In the course of six months, I wrote enough to fill a one-and-half-inch three-ring binder. And then, just as suddenly as I started writing, I stopped. I was half-way through a journal entry when I was overcome with a sense of...self-absorption. It seemed to me that I was so far inside of my head that if I didn't make a break for it right then, I might never get out. I wanted to think about other things, less painful things, far more interesting things. My heart and soul hadn't really healed, but my mood had lifted somewhat and that made it possible for me to stop beating the crap out of myself mentally, at least for a while.

I still have that notebook. It is buried in a box of files and books somewhere in my basement. It would be easy to find were I to look for it, and yet, for all of the emotional bloodletting I did for a year or more, I have never been brave enough to go back and look at what I wrote. I know it's sad. I know it will sound pathetic to me now. I am reasonably sure that my core feelings about myself haven't changed in 16 years, and that may be what I am most afraid to see.

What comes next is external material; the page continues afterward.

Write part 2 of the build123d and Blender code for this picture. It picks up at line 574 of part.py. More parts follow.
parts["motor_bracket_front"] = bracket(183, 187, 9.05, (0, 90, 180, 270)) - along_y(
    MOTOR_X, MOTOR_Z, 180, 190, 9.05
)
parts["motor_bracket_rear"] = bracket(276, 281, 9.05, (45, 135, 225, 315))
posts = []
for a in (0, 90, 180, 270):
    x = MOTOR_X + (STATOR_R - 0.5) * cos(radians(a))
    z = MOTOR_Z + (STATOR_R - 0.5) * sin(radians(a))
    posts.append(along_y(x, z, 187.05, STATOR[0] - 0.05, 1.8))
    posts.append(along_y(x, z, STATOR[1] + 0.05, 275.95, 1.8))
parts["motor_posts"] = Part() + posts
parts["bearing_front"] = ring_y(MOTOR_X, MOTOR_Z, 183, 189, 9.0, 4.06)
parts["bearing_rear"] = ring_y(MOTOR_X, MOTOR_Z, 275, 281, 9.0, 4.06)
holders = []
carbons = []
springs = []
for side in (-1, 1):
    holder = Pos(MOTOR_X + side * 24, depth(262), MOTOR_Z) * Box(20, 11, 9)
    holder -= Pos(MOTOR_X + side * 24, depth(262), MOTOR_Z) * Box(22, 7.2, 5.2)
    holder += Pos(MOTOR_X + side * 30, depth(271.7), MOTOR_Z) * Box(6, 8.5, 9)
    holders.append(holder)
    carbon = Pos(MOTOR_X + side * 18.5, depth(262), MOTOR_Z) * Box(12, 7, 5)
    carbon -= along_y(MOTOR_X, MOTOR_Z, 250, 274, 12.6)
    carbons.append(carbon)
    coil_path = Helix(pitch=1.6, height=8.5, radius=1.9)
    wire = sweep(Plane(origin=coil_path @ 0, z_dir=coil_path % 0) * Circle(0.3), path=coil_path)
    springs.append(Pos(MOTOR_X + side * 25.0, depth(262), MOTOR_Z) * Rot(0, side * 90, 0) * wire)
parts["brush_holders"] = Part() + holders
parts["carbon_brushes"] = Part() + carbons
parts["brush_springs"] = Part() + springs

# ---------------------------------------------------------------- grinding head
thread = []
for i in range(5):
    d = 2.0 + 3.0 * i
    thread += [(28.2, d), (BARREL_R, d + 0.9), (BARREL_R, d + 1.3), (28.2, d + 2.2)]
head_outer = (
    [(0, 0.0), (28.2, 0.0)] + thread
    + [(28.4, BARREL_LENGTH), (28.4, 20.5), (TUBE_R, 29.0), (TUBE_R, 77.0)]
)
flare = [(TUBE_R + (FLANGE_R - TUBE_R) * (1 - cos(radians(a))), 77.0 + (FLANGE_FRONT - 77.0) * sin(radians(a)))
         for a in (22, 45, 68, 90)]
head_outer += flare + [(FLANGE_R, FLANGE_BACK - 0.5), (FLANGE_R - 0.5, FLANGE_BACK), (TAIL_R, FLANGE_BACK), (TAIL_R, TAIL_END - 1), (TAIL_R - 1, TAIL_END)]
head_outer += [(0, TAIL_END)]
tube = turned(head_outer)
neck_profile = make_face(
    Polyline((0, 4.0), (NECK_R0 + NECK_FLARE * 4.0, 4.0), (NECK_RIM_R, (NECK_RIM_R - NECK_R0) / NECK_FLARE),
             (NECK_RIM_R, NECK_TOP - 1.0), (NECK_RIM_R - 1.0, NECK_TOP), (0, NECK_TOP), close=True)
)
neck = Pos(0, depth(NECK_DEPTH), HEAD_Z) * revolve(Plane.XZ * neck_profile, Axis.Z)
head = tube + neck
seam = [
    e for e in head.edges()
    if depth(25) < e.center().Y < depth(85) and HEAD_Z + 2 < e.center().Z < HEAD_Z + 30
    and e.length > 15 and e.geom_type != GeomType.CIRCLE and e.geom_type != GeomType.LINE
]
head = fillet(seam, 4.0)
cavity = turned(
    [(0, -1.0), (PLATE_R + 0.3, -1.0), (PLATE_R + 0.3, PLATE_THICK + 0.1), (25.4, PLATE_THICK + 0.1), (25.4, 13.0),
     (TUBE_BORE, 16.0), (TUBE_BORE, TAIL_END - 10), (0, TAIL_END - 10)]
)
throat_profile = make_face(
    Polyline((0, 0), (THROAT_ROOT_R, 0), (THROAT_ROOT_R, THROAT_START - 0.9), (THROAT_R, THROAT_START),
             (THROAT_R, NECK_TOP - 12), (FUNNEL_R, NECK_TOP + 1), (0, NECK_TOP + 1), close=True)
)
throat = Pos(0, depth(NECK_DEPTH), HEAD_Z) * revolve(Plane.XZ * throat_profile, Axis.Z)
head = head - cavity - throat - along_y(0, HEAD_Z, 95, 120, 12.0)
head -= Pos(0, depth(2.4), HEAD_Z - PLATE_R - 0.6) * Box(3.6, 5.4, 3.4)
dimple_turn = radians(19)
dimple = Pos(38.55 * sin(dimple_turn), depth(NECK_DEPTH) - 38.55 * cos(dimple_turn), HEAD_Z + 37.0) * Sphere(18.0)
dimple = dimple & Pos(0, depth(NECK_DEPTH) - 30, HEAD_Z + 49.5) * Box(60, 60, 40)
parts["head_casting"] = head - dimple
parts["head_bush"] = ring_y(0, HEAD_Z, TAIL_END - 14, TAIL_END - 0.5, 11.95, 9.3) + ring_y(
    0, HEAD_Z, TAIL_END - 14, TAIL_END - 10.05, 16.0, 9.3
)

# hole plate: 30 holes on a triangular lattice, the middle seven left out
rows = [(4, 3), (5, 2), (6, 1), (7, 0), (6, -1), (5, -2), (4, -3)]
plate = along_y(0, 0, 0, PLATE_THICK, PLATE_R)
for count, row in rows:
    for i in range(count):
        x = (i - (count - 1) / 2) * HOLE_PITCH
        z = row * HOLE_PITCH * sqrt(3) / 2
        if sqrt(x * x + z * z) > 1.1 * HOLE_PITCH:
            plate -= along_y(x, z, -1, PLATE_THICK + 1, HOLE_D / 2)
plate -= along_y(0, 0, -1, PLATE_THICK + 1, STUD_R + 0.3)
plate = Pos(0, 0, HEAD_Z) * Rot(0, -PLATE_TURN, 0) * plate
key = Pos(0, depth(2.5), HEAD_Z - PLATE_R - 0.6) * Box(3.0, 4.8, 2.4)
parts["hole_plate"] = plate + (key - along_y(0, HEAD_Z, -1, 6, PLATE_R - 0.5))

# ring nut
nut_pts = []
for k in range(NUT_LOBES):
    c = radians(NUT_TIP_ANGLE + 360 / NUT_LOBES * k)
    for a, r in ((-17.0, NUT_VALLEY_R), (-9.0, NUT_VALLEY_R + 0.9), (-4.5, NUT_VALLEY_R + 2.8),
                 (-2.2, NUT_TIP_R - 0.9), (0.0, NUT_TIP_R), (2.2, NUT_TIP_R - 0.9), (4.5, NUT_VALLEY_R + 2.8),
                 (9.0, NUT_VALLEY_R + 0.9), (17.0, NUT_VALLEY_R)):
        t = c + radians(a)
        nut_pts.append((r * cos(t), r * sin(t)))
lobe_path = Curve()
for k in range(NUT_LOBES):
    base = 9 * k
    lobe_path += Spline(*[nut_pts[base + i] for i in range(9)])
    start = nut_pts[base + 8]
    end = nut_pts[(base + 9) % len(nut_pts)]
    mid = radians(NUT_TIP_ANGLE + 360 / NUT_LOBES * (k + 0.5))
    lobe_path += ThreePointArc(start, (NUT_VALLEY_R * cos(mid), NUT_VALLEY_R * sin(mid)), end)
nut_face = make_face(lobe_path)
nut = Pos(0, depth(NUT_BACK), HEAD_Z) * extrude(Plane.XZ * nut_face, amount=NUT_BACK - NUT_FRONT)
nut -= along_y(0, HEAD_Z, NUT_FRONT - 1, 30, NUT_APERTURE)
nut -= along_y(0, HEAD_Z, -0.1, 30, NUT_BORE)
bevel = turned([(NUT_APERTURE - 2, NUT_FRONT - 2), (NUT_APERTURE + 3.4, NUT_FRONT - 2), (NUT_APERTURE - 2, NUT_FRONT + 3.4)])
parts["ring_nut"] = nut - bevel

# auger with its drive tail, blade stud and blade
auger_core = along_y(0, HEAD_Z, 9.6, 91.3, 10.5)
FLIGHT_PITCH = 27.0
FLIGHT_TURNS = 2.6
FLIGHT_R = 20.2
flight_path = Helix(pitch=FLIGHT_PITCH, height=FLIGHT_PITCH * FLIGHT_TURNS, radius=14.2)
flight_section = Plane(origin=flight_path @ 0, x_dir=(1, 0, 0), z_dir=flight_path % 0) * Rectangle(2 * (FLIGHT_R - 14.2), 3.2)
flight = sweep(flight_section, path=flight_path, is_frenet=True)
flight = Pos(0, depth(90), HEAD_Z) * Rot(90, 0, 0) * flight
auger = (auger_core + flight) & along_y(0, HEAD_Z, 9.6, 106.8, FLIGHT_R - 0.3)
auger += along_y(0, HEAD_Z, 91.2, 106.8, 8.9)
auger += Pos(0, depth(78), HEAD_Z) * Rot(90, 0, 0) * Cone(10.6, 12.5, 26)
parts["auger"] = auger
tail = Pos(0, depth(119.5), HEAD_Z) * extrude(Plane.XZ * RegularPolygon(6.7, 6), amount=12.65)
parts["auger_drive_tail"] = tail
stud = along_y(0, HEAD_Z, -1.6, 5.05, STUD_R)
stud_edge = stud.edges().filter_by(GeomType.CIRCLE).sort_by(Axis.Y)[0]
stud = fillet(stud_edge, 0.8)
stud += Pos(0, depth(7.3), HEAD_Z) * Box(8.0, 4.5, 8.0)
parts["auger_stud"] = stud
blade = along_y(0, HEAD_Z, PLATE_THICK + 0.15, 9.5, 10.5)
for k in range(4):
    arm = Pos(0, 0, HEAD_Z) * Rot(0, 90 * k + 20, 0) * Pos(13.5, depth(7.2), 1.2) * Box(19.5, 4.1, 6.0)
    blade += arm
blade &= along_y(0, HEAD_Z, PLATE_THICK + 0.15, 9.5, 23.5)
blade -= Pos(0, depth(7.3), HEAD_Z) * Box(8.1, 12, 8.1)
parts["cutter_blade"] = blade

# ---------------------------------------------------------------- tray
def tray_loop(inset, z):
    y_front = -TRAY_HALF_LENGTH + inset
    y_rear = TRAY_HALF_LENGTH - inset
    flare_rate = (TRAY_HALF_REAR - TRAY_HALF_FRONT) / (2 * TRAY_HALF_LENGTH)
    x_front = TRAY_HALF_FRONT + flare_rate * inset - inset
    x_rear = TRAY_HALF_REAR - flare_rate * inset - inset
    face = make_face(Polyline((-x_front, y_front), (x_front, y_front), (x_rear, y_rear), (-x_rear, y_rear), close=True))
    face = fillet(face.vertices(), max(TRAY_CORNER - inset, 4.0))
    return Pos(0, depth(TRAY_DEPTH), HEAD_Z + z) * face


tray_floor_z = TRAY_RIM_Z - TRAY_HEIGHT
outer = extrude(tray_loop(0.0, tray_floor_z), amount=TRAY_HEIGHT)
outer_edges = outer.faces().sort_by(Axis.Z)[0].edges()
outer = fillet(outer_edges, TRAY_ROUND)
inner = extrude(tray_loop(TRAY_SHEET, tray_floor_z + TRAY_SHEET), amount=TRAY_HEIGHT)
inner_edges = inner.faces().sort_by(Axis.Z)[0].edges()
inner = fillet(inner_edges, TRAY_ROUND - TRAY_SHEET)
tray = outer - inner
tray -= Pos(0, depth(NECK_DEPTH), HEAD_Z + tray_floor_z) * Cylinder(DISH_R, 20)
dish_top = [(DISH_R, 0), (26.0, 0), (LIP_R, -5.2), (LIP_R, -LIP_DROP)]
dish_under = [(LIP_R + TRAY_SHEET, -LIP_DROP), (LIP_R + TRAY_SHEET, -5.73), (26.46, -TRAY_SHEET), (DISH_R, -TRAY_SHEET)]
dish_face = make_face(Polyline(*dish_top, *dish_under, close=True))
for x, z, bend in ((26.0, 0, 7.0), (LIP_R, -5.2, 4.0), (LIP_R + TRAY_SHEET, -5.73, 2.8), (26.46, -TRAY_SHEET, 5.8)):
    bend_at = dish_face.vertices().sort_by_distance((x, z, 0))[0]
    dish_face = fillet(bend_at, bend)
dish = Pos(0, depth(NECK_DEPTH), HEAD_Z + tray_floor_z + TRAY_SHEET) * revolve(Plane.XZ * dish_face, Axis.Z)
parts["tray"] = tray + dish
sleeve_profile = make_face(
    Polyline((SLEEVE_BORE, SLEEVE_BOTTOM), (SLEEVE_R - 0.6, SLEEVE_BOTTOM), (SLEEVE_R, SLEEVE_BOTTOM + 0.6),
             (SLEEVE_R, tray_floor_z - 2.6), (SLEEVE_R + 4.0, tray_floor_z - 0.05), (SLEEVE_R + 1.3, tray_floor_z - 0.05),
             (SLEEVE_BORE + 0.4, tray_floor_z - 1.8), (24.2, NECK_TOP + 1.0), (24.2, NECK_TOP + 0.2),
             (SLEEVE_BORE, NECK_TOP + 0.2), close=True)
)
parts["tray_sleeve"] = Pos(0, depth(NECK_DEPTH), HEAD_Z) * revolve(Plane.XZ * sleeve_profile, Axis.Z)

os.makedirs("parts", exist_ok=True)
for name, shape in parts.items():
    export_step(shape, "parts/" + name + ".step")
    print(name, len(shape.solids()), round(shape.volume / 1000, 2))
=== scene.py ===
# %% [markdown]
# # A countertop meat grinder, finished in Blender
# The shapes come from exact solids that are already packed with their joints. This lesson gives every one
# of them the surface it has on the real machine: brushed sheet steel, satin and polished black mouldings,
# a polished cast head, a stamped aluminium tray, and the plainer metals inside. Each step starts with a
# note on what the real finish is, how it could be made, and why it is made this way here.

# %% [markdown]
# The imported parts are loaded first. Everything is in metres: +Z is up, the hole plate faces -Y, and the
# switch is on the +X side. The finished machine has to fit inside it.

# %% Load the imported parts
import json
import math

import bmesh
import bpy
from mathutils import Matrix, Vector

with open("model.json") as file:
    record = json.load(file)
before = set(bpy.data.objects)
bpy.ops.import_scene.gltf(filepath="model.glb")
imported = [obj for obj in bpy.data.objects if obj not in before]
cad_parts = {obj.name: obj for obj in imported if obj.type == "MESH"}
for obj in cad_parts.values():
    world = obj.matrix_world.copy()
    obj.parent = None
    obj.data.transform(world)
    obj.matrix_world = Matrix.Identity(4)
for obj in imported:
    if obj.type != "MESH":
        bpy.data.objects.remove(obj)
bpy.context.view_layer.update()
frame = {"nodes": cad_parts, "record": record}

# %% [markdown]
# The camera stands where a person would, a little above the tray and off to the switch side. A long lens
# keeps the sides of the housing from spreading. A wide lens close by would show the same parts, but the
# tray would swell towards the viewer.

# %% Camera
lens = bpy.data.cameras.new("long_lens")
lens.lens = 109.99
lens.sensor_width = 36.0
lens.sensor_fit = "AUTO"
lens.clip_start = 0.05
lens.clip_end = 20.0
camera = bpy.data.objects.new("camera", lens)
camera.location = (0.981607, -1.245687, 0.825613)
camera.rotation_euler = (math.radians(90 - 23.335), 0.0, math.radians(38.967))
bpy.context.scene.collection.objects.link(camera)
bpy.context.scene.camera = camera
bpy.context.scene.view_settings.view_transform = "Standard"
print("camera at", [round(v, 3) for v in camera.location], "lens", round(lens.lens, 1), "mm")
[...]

The late Spalding Gray wrote a performance piece called, Monster in a Box. Somewhere in the essay he talks about how, after assembling his thoughts, he put all of his papers and writing into a box and refused to acknowledge or work with it for years. It loomed large and held too many painful reminders of his emotional struggles.

My three-ring binder is like that. I don't remember what I wrote, exactly, but I have a sharp clarity in remembering how I felt at the time. That kind of sadness and despair are internalized someplace so deep inside of me, it will never be eased completely.

When I have times like what I'm experiencing now, I am reminded of that notebook. I know that I am too self-absorbed to see truths beyond my own interpretation. It's not self-indulgent so much as self-centric, a necessary state that gives me insight into what I need to do next. The last time I did this, it kept me alive.

I'm not sure what the purpose of my self-absorption is right now. I might need to stare at myself a little harder and a little longer. Then I'll know. Sometimes, though, I just get sick of listening to myself.

2 comments:

uptonatom said...

I have never heard of 'My Life in a Box'. Spalding did write
'Monster in a Box'.
I'm wondering if that is what you meant. As if it is not, the piece is complete news to me and I need further information about for his website. Please go to the site, click on Contact - that's me.
Thank you
jb
www.spaldinggray.com
webmaster for Spalding Gray/Estate of Spalding Gray

May Voirrey said...

Ah, you are right. It is "Monster in a Box." I alwys think "My Life in a Box" because while preparing for a move, one of the packers picked up a box I had packed and asked what it was. It was several years worth of journals, a lot of photographs, and for some reason, my college transcripts. I was about to answer the question with "It's my monster in a box," but realized I didn't want to explain that. Almost as soon as I thought that, I said, "It's my life in a box. You know, personal papers, pictures--that kind of stuff." The Atlas Van Lines packer guy uncapped a fat black marker and scrawled something across the box top. He spun it around for me to see: "Client Packed/My Life in a Box." I think I always associate the two and constantly transpose the names.